If you're really concerned about getting the best possible sound out of this thing, toss the cartridge that comes with it. I upgraded to a Shure M97Xe ($59) and that was a mild improvement, then I did some homework and went with a Audio-Technica AT440MLa and that is one great little cartridge for $99. It's well worth it to me.
There is a learning curve to the software, so be prepared to spend some time learning it, like we used to actually LEARN software in the old days, not simply hit the "gimmie it now" key like some chimp. You're going to have to break up your song tracks or record them song by song. It's no big deal for me, really, and it's actually fun.
If you REALLY want to get the best sound out of this turntable, plug it into a proper stereo system, using the "phono" out rather than the "line" out setting. The difference is the fairly muddy bog-standard cheapo pre-amp that's built into this thing. I have a home stereo CD recorder, and I did some test recordings using the different outputs on the T.92 USB. Here are my conclusions:
USB Out: I couldn't get it to work cleanly on my computer, without loads of static. But that's probably down to my PC or the other USB devices I have plugged into it, such as a wireless mouse and wireless keyboard. I Googled this and I guess it's a fairly common problem. I gave up on it. I suspect that since the USB also comes off the built-in phono pre-amp, it too would be muddy by comparison to the "phono" output.
Line Out: The worst quality, relatively speaking. It's muddy. Your cartridge (whichever one you choose) and this turntable are capable of so much more. You're limiting yourself and shooting yourself in the foot using this.
Coaxial Digital Out: A little better quality than the analog line out, but remember that this "digital" output still comes off of the not-so-high-quality built-in phono pre-amp.
Phono Out: Hooked to my receiver, this is the best sounding mode available. The wav files (CD's) that I burned in all three modes show this very clearly.
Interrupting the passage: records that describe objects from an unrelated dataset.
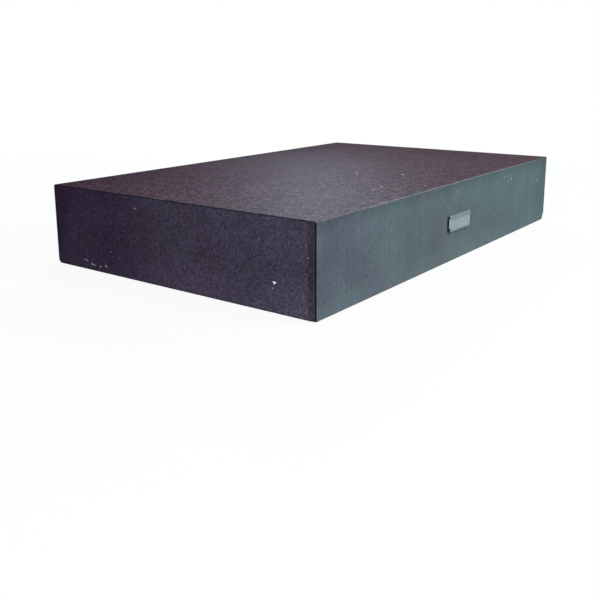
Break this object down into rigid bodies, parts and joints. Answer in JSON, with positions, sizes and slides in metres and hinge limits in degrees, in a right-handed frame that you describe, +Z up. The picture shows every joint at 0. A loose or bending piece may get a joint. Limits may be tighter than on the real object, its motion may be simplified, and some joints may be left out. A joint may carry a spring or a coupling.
{
  "type": "granite surface plate",
  "caption": "Black granite surface plate: a thick rectangular slab with a lapped top, eased edges and a blank metal name plate, on three rubber pads.",
  "frame": {"origin": "centre of the base, on the plane that the three support pads stand on", "axes": "+X along the 630 mm length, +Y across the 400 mm width away from the face with the name plate, +Z up through the lapped working face"},
  "size_m": [0.63, 0.405, 0.102],
  "materials": {
    "granite": "lapped satin on top, ground on the sides",
    "name_plate_metal": "satin",
    "pad_rubber": "matt"
  },
  "bodies": {
    "root": {"granite_slab": "granite", "name_plate": "name_plate_metal", "support_pad_left_front": "pad_rubber", "support_pad_left_rear": "pad_rubber", "support_pad_right": "pad_rubber"}
  },
  "joints": []
}
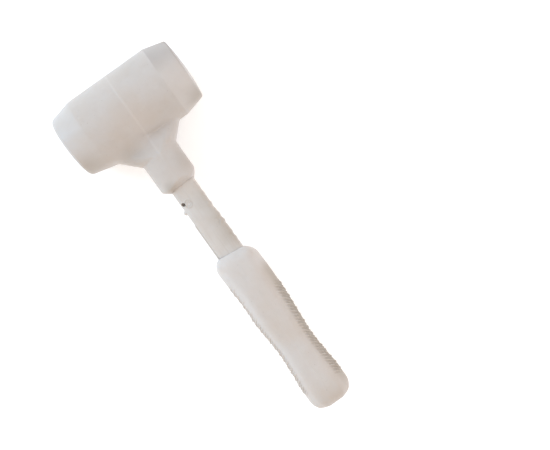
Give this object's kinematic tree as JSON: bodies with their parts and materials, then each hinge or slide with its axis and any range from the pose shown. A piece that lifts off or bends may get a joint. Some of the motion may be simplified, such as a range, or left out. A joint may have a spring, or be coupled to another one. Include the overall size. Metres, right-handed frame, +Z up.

Using it as proper turntable, the quality is like night and day. Really.
So the bottom line is if you're buying this to tranfser your old vinyl to CD, the best bet is to plug it into a receiver, the way God intended turntables to be. Even if you have to get your receiver and PC side by side to do it, it's worth it. Use the phono pre-amp in your receiver rather than the one in the turntable, you'll be glad you did. Or buy a separate, better phono pre-amp. If you have to use the "line out" setting because you have no "phono" input on your amp or receiver, just know that you're not getting the best performance out of this turntable and your cartridge. But I suppose if you never hear the A/B comparison, you won't know what you're missing.
The only other drawback is the lack of a real, plastic dust cover. Stanton gives you a cloth cover that fits really well, but it looks a little naff and of course it won't really protect the tone arm.
I would give it 5 stars but for the slightly muddy built-in pre-amp and the cloth dustcover.
The cartridge and stylus that ships with this player are decent, but if you're looking for optimal sound from hi-fi LPs or old 78s you'll want styli that better match the different grooves these two record formats have. An elliptical stylus matches the LP groove shape better than the conical stylus the Stanton T92USB ships with. And a fatter stylus for 78s keeps the needle from bottoming out in the wider grooves of the 78s.
Because these are difficult to locate, I'm sharing one source I found that can provide both types of styli. At [...], I found the Stanton D500-3M standard 78/transcription stylus, which fits the cartridge the T92USB ships with. Also found a cartridge/stylus combination better suited for hi-fi LPs, the Stanton 680E.V3 cartridge with an elliptical LP stylus.